What is needed. Tally the lines holding the word "shows" and state the count by itself.

Record extracts.
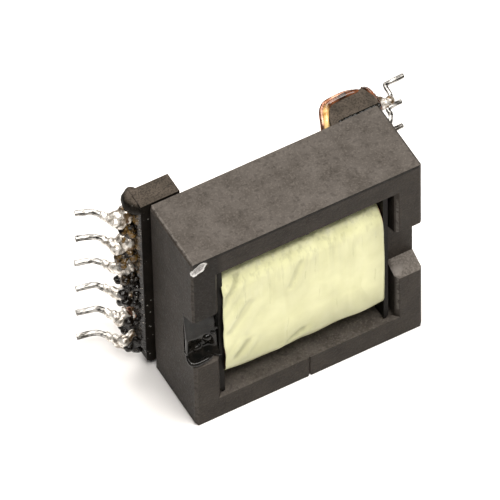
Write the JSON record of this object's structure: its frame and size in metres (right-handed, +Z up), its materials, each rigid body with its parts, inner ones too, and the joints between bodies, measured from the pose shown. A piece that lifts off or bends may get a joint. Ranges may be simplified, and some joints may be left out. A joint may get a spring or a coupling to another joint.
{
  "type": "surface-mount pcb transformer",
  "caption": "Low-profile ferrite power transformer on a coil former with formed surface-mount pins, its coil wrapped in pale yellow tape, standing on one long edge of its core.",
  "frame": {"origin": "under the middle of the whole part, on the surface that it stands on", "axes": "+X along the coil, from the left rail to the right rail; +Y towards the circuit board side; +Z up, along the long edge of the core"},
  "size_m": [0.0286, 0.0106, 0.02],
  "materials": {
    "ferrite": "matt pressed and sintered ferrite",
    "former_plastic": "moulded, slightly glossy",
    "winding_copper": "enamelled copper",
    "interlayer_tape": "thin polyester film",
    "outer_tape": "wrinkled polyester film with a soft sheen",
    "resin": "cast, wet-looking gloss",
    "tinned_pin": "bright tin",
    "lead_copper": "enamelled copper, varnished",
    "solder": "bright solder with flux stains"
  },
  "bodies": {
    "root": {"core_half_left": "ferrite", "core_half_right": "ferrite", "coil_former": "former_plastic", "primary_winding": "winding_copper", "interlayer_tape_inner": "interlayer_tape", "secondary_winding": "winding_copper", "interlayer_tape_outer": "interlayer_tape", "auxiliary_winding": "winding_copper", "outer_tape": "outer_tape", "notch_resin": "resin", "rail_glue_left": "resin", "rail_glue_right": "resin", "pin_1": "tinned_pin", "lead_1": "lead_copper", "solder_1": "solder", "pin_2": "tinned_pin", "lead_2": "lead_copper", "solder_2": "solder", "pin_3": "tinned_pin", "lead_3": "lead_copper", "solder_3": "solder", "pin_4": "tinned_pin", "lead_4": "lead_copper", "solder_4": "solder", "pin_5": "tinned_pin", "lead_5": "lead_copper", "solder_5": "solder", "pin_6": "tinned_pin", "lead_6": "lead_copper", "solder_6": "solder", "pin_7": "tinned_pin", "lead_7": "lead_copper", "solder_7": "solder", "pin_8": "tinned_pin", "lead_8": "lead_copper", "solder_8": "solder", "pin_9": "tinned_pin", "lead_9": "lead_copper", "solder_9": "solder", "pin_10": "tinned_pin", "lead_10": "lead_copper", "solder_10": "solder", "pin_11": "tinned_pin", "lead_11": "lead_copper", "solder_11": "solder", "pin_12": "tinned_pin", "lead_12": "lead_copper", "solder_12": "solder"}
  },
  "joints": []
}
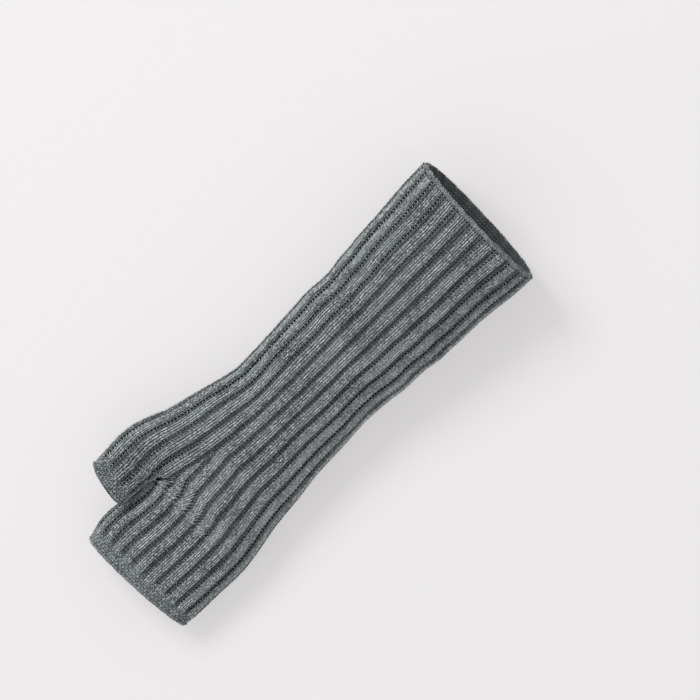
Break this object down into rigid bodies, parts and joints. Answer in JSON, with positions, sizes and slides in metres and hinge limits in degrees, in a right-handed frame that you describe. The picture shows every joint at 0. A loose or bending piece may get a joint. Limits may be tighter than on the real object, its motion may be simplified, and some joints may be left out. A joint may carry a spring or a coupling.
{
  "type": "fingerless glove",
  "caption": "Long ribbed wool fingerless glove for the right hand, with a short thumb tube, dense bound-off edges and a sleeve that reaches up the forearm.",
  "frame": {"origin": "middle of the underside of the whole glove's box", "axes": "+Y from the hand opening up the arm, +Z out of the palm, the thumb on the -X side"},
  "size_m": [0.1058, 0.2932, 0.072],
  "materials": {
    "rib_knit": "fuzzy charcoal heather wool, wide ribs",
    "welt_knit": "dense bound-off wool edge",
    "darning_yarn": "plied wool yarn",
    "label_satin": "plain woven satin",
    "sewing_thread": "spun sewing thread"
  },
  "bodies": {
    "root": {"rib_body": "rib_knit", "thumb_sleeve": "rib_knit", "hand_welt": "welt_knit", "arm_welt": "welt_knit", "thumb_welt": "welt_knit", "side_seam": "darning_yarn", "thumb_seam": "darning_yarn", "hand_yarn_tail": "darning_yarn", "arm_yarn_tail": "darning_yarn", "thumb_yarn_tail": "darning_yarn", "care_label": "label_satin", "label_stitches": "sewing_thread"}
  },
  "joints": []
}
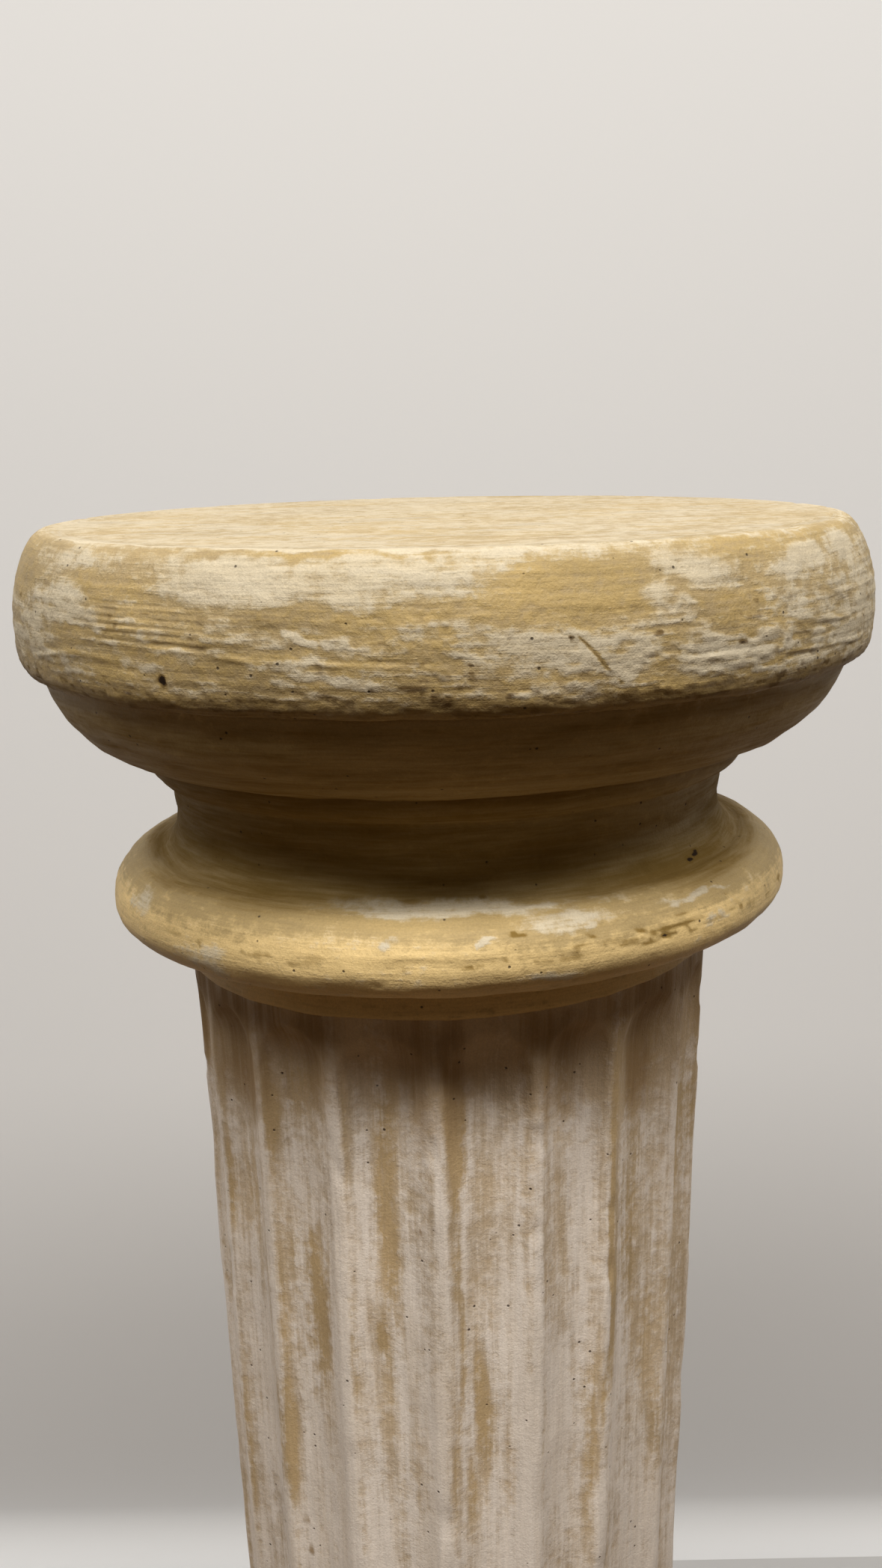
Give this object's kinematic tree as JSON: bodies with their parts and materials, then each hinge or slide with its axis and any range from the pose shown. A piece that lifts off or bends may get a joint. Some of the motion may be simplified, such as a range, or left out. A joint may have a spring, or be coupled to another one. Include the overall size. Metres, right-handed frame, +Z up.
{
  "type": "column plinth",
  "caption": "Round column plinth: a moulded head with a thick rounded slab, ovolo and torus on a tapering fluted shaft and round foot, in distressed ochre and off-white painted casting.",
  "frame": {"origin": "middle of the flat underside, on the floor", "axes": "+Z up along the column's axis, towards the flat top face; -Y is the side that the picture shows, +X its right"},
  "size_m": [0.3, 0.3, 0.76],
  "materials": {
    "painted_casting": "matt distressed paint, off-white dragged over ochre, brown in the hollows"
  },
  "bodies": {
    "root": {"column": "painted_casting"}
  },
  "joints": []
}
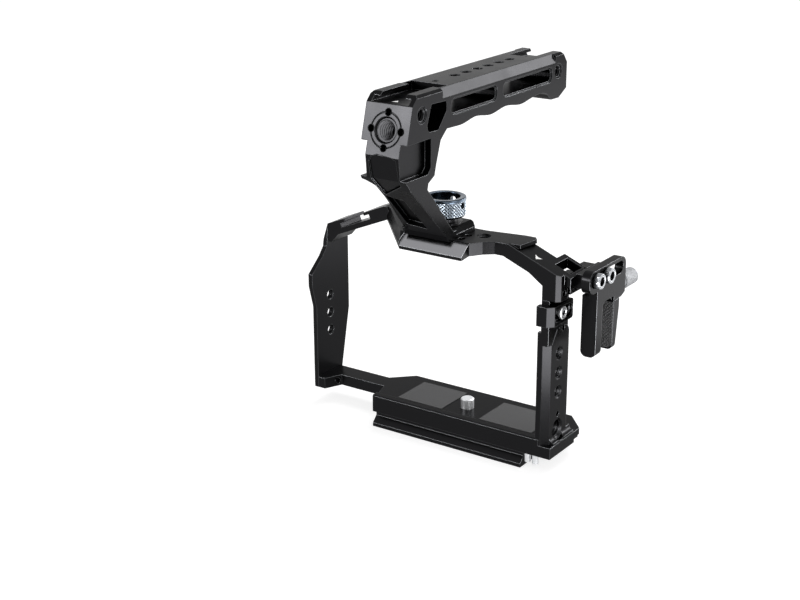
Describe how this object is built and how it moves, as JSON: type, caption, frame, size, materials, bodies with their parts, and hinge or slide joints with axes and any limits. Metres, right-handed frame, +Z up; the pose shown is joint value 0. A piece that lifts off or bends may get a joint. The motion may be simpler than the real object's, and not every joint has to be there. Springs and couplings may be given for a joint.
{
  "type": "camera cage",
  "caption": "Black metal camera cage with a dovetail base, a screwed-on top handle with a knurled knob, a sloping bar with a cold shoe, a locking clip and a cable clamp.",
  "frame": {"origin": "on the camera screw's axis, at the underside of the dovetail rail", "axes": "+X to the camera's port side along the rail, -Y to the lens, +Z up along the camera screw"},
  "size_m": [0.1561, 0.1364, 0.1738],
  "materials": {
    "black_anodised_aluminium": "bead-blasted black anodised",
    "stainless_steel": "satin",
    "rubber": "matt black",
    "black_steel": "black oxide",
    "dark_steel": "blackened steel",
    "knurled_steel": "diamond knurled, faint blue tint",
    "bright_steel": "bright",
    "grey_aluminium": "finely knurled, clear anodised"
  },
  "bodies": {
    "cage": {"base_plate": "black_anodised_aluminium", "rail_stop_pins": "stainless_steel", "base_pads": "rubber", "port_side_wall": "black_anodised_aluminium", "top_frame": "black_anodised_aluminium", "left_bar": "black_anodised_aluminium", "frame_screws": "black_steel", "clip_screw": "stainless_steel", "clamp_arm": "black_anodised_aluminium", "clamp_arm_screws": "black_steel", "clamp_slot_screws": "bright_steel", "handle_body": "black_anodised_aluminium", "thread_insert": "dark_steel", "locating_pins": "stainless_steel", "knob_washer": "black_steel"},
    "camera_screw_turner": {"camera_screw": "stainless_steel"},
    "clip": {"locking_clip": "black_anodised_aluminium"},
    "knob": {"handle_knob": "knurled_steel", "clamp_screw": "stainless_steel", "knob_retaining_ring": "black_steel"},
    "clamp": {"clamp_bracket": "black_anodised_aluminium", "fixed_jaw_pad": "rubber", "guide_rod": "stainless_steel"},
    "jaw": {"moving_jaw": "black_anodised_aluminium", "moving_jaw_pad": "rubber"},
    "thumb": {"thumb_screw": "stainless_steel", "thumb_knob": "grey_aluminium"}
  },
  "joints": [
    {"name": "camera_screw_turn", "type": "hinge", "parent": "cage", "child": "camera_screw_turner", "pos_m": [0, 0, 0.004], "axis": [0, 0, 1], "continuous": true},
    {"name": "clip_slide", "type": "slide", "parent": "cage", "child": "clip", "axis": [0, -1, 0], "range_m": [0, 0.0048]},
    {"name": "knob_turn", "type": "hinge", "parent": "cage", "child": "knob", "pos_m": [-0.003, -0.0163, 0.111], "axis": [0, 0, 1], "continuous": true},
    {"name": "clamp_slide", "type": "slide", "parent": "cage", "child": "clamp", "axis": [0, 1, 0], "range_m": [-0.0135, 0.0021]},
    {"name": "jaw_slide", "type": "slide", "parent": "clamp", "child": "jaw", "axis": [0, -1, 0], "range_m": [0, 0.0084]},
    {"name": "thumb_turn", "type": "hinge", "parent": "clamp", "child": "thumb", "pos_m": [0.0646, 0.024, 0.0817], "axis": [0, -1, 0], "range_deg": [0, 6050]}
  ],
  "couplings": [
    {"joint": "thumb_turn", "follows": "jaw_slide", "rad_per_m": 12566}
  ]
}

Written answer. 2